The Windmill Illumination event in September and October lights the mills at night, which creates a very different atmosphere. Evening visits are available on designated nights; pre-booking is essential.
Where to Eat
At the site: there is a visitor centre cafe with Dutch standards, kroket, bitterballen, soup, stroopwafels. Functional, not remarkable, but fine for lunch before the afternoon walk.
In Rotterdam (the better option for a full meal): the city is 35 minutes back by Waterbus and has a genuinely excellent restaurant scene. Fenix Food Factory in the Katendrecht neighbourhood is a converted warehouse with multiple food vendors, excellent cheese and coffee, and Maasmond Brewery on site. For dinner, Bazar in the West-Kruiskade area is a long-running Rotterdam institution serving North African and Middle Eastern dishes in a high-ceilinged former church; reliable and very busy.
Hotel options: Van der Valk Hotel Ridderkerk is 6 km from Kinderdijk and offers bike or e-bike rentals, which makes early-morning trips to the site before the crowds arrive entirely possible. Leonardo Hotel Papendrecht is 7 km away with easy road access. Most travellers, however, stay in Rotterdam and make Kinderdijk a day trip, which is the sensible approach, Rotterdam is a significant city with significant things to see and eat.
What Kinderdijk Actually Is
The honest assessment: Kinderdijk is magnificent as a landscape and as an engineering artefact, but it is possible to take the Instagram photograph and leave in an hour, which is a wasted visit. The mills reward the person who goes inside one, reads the interpretive panels in the pumping station, takes the boat tour, and sits for a while by the water.

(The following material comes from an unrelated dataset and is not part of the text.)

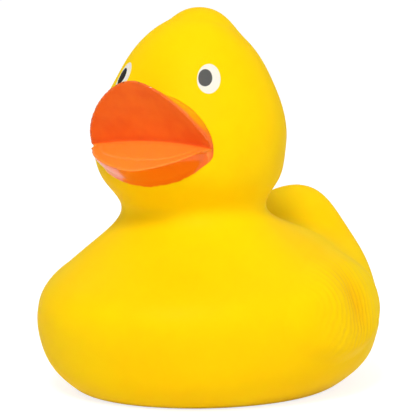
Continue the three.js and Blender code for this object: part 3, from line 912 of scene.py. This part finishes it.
def build_stage():
    mesh = bpy.data.meshes.new("studio_floor")
    signs = ((-1, -1), (1, -1), (1, 1), (-1, 1))
    corners = [(x * FLOOR_REACH, y * FLOOR_REACH, 0) for x, y in signs]
    mesh.from_pydata(corners, [], [(0, 1, 2, 3)])
    mesh.materials.append(stage_material())
    floor = bpy.data.objects.new("studio_floor", mesh)
    bpy.context.scene.collection.objects.link(floor)


def build_world():
    """Even pale light from all round, a little brighter overhead, and plain white seen directly."""
    nodes = Nodes(bpy.data.worlds.new("studio"))
    height = nodes.part_of(nodes.place("Generated"), "Z")
    sky = nodes.ramp(height, *SKY_HEIGHTS, *SKY_STRENGTHS, curve="LINEAR")
    path = nodes.add("ShaderNodeLightPath")
    seen = nodes.math("MAXIMUM", path.outputs["Is Camera Ray"], path.outputs["Is Transmission Ray"])
    light = nodes.add("ShaderNodeBackground")
    nodes.put(WHITE, light.inputs["Color"])
    nodes.put(nodes.mix(seen, sky, SEEN_SKY), light.inputs["Strength"])
    bpy.context.scene.world = nodes.finish(light, "ShaderNodeOutputWorld")


def add_lamp(name, place, aim, size, power, mirrored=True):
    """A round lamp; one that isn't mirrored lights the duck but leaves no highlight."""
    lamp = bpy.data.lights.new(name, "AREA")
    lamp.shape = "DISK"
    lamp.size = size
    lamp.energy = power
    holder = bpy.data.objects.new(name, lamp)
    holder.location = place
    holder.rotation_mode = "QUATERNION"
    holder.rotation_quaternion = (Vector(aim) - Vector(place)).to_track_quat("-Z", "Y")
    holder.visible_glossy = mirrored
    bpy.context.scene.collection.objects.link(holder)


# The lamps aim at the duck's middle or at its foot.
DUCK_MIDDLE = (0, 0, 0.04)
DUCK_FOOT = (0, 0, 0.01)


def build_lights():
    build_world()
    add_lamp("key_light", (0.35, -0.9, 1.0), DUCK_MIDDLE, size=0.3, power=9.5)
    add_lamp("side_light", (1.2, 0, 0.5), DUCK_MIDDLE, size=0.8, power=2, mirrored=False)
    add_lamp("low_light", (0.4, -1.3, 0.05), DUCK_FOOT, size=0.9, power=1.9, mirrored=False)


# The camera stands to the duck's left and a little above it. Its aim is measured from the form's
# zero, then to the right and upward in the picture.
CAMERA_TURN = math.radians(30)
CAMERA_RISE = math.radians(5.5)
CAMERA_DISTANCE = 0.5
CAMERA_AIM_HEIGHT = 0.04
CAMERA_AIM_RIGHT = 0.00308
CAMERA_AIM_UP = 0.00044
CAMERA_CLIP_START = 0.01
CAMERA_CLIP_END = 100
PICTURE_WIDTH = 0.09152
SENSOR_WIDTH = 36


def build_camera():
    level = math.cos(CAMERA_RISE)
    ahead = math.cos(CAMERA_TURN)
    aside = math.sin(CAMERA_TURN)
    forward = Vector((-aside * level, ahead * level, -math.sin(CAMERA_RISE)))
    right = Vector((ahead, aside, 0))
    up = right.cross(forward)
    aim = Vector((0, FORM_BACK * MILLIMETRE, CAMERA_AIM_HEIGHT))
    aim += right * CAMERA_AIM_RIGHT + up * CAMERA_AIM_UP
    camera = bpy.data.cameras.new("camera")
    camera.sensor_width = SENSOR_WIDTH
    camera.lens = SENSOR_WIDTH * CAMERA_DISTANCE / PICTURE_WIDTH
    camera.clip_start = CAMERA_CLIP_START
    camera.clip_end = CAMERA_CLIP_END
    holder = bpy.data.objects.new("camera", camera)
    turned = Matrix((right, up, -forward)).transposed().to_4x4()
    holder.matrix_world = Matrix.Translation(aim - forward * CAMERA_DISTANCE) @ turned
    bpy.context.scene.collection.objects.link(holder)
    bpy.context.scene.camera = holder


build_camera()
build_duck()
finish_squeaker()
build_stage()
build_lights()
bpy.context.scene.view_settings.view_transform = "Standard"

What makes this place unusual is not that it is pretty, it is extremely pretty, but that it is real. The mills were built to solve a problem. The solution worked. The landscape you are looking at is a byproduct of centuries of collective effort to make uninhabitable ground liveable. That is what the UNESCO designation recognises, and it is why this place is more interesting than it first appears.